The Times story leaves the suggestion that, in such a case, the president himself would have been able to remove Mueller. (“Mr. McGahn also told White House officials that Mr. Trump would not follow through on the dismissal on his own.”) As I’ve explained in a pair of posts, however, that’s not correct: As a matter of statutory authority (see the Ex parte Hennen line of cases) and the regulation itself (which is operative by virtue of the terms of Rosenstein’s appointment of Mueller), only the appointing officer can remove the special counsel.

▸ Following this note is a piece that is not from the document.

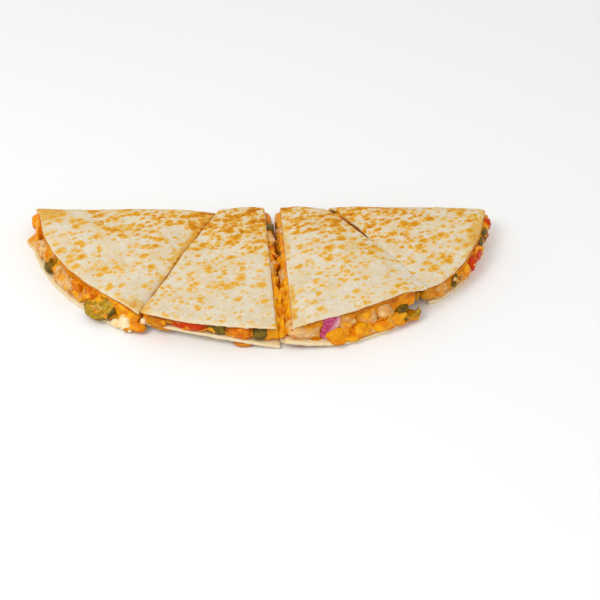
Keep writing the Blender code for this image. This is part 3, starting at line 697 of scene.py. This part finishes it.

Therefore, if Rosenstein concluded there were no disqualifying conflicts and refused to fire Mueller, the president could only effect Mueller’s firing if he himself removed Rosenstein (or forced his resignation) and replaced him as deputy attorney general (and as acting attorney general for the Russia investigation), under the Vacancies Reform Act, with another officer already Senate-confirmed to some other office, who would be willing to remove Mueller on such conflict-of-interest grounds.
And it’s not obvious that there are any such currently sitting officers who would be willing to do so, especially in the wake of the outrage that would follow Rosenstein’s removal or resignation. Perhaps that’s the scenario to which McGahn was referring when he allegedly “told White House officials that Mr. Trump would not follow through on the dismissal on his own”–namely, that the president would not do so because he almost certainly could not do so, at least as a practical matter, absent a series of unlikely (and convulsive) events.
One final thought, for what it’s worth: The substance of the story isn’t very surprising, of course. To my mind, then, the real importance of the story is that someone decided to leak it now. Why? To put McGahn in a good light? (If so, why now?) Because he or she or they sense(s) that it’s soon going to be necessary to distance McGahn from Trump? (And, if so, why?)